The member left the USS and became a deferred member from 31 March 2016. Then in early 2017, the member received another quotation with a lower pension value than that previously provided. Upon contacting the administrator, he was told that he was no longer entitled to the LRF as he was no longer an active member.

The member complained on the basis the administrator had a duty to inform him he would lose the LRF (which increased his pension) on exiting the scheme. The Ombudsman determined that there was no maladministration on the part of the administrator, having found it had applied the scheme rules correctly. The Ombudsman also found that the administrator did not have a duty to explain how the LRF enhancement impacted the member on exiting the scheme, and found that the member would have made the same decision even if he had been made aware of the LRF entitlement.

This is a helpful decision confirming that administrators and trustees alike do not have a duty to warn members about the impact of their own decisions on their pension benefits.

Determination in a complaint by Mr S (CAS-78487-F8S2) (7 October 2024) – alleged due diligence failings

TPO has dismissed a complaint concerning the scheme administrator and trustee's alleged failure to carry out sufficient due diligence and notify a deferred member of potential scam warning signs before transferring his benefits to a single member small self-administered scheme (SSAS).

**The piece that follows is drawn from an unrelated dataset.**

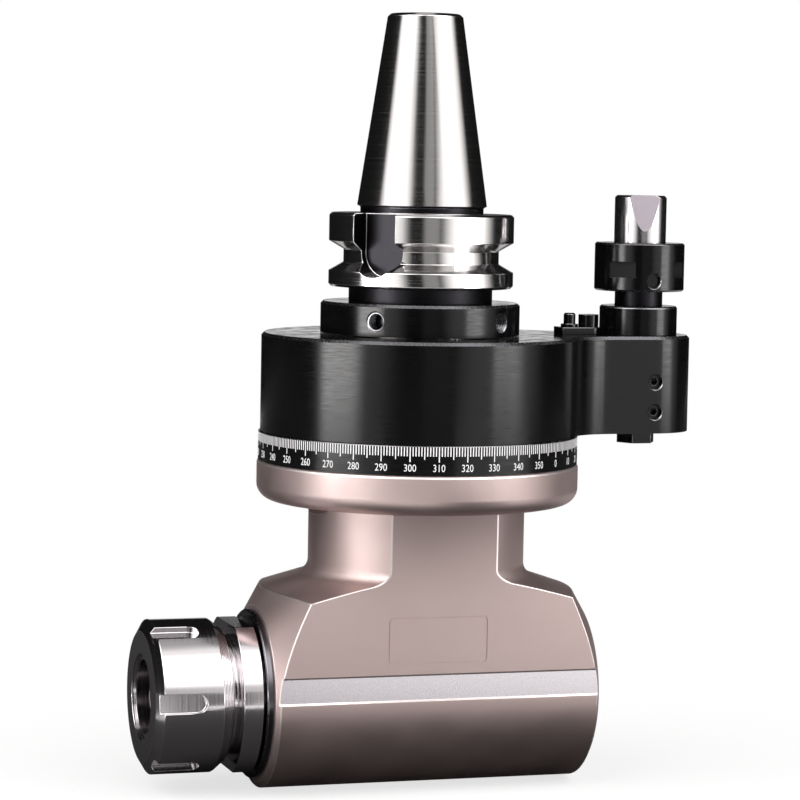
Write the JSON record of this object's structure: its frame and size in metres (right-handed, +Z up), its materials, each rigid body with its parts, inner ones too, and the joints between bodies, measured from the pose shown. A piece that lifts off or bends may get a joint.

In March 2014, the member requested a cash equivalent transfer value (CETV) for the purposes of transferring to the SSAS. The scheme administrator provided the member, via an FCA-regulated adviser, with the CETV value and transfer documents, as well as a copy of the Pensions Regulator's Scorpion Leaflet concerning pension liberation scams. A formal transfer request was made in September 2014. The administrator subsequently conducted due diligence checks using TPR's fraud action pack checklist, during which it identified some areas of concern. The administrator called the member on two occasions warning him about the scam warning signs. During both calls, the member confirmed that he understood the risk, did not think the SSAS was a scam and wanted to proceed with the transfer. The transfer was completed shortly after, and the funds were invested in an overseas hotel property.

The member subsequently complained that the scheme's administrator had failed to follow TPR guidance, which he maintained led to the loss of his pension after his transferred benefits were invested in overseas property.

Whilst finding some procedural mishaps on the administrator's part, TPO did not uphold the complaint. The Ombudsman accepted that the administrator had failed to complete all aspects of TPR's fraud action pack checklist, including checking whether the member had been cold-called. However, the Ombudsman found that the member had been adequately informed of scam warning signs through the Scorpion Leaflet and telephone calls and on that basis, TPO concluded he would likely have proceeded with the transfer even with additional warnings.

Recent legislative changes – including the traffic light system in place for pension transfers – appear to put more of an onus on trustees to actively protect members from making bad decisions when it comes to pension transfers. However, this decision is a helpful indicator of TPR's position that trustees should be in a strong position to defend any complaint that they should have prevented a transfer taking place provided they follow TPR guidance and record the steps they have taken.